Телеги продолжали двигаться по улицам Парижа. Массивное лезвие поднималось и опускалось по сорок, пятьдесят, шестьдесят раз в день. Напуганные политики отправляли на гильотину друг друга, чтобы самим избежать казни. Сотни человек были казнены из-за личной вражды или зависти соседей; их преступления заключались лишь в том, что они находились «под подозрением». Среди жертв оказались двадцать крестьянских девушек из Пуату, у одной из которых был новорожденный ребенок – она укачивала его, сидя на мостовой во дворе Консьержери в ожидании казни. Поэт Андре Шенье был отправлен на гильотину лишь потому, что его ошибочно приняли за его брата. Затем, узнав об ошибке, Коммуна казнила и брата. Антуан Лавуазье, ученый, попросил небольшую отсрочку от казни, чтобы закончить эксперимент. «Революции не нужны ученые», – таков оказался ответ. Одним из осужденных, был восьмидесятилетний маршал герцог де Муши, чья пожилая жена не понимала, что происходит. «Мадам, мы должны идти, – спокойно сказал он ей. – Господь так желает, так давайте исполним его волю. Я не покину вас. Мы умрем вместе». Когда их вывозили из тюрьмы, кто-то крикнул: «Мужайся!» Де Муши ответил: «Мой друг, когда мне было пятнадцать я рисковал жизнью ради моего короля. В восемьдесят я должен идти на эшафот за моего Бога. Я не такой уж и несчастный человек». Французские эмигранты и беженцы рассказали эту историю Екатерине.
Террор достиг своей кульминации и стал постепенно стихать. 13 июля 1793 года Марат был заколот у себя в ванной Шарлоттой Корде. 5 апреля 1794 года Робеспьер послал на гильотину Дантона.
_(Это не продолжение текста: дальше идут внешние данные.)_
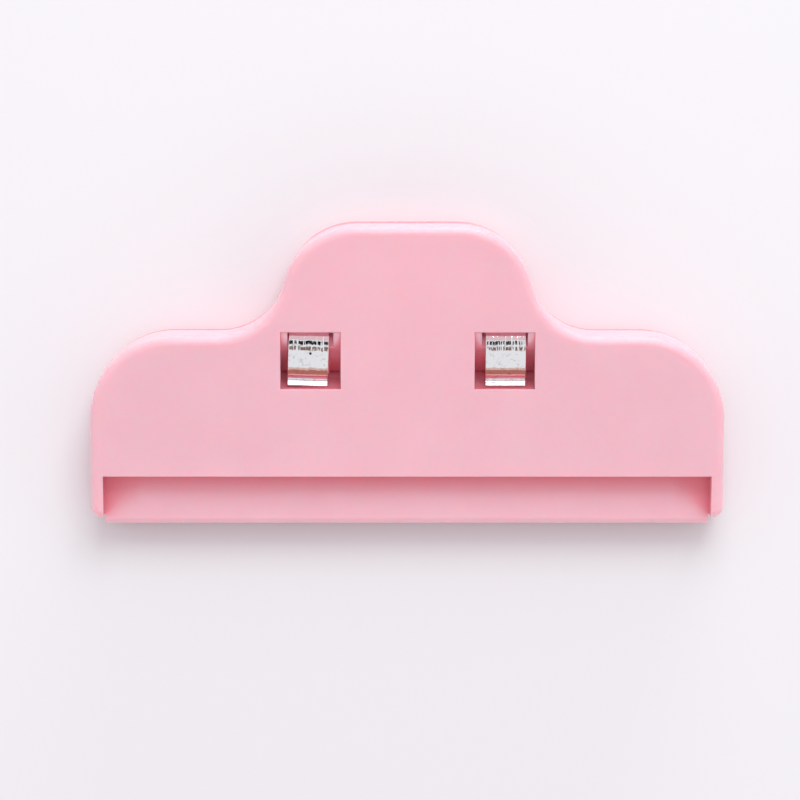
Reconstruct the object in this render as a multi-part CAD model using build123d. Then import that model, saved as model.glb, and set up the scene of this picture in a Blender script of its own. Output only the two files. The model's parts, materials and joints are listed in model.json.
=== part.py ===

Три с половиной месяца спустя, 27 июля 1794 года голова Робеспьера упала в корзину. После смерти Робеспьера кровавый Террор подошел к концу. На смену ему пришла Директория, а затем и Консульство. Молодой армейский генерал Наполеон Бонапарт стал первым консулом в 1804 году, после чего короновал себя как император. Войны, начатые революционной Францией, продолжились при Наполеоне и в общей сложности продлились двадцать три года. С падением Наполеона бывший граф Прованса, старший из выживших братьев Людовика XVI, вернулся во Францию и взошел на трон как Людовик XVIII. После него трон унаследовал его младший брат граф Артуа, который стал королем Карлом X. А затем трон занял последний король Франции – Луи Филипп. Все эти короли оказались ничуть не лучше доброжелательного, нерешительного Людовика XVI, который был плохим монархом, но до конца оставался верен своей стране, с достоинством перенеся заключение, и пошел на смерть смело и без сожалений.
Самым ярким символом Французской революции стала гильотина. Казни Людовика XVI и Марии Антуанетты оставили глубокий культурный след в сознании людей, а созданный Диккенсом образ мадам Дефарж, которая вязала у подножия безжалостной машины, сделал этот символ еще более зловещим.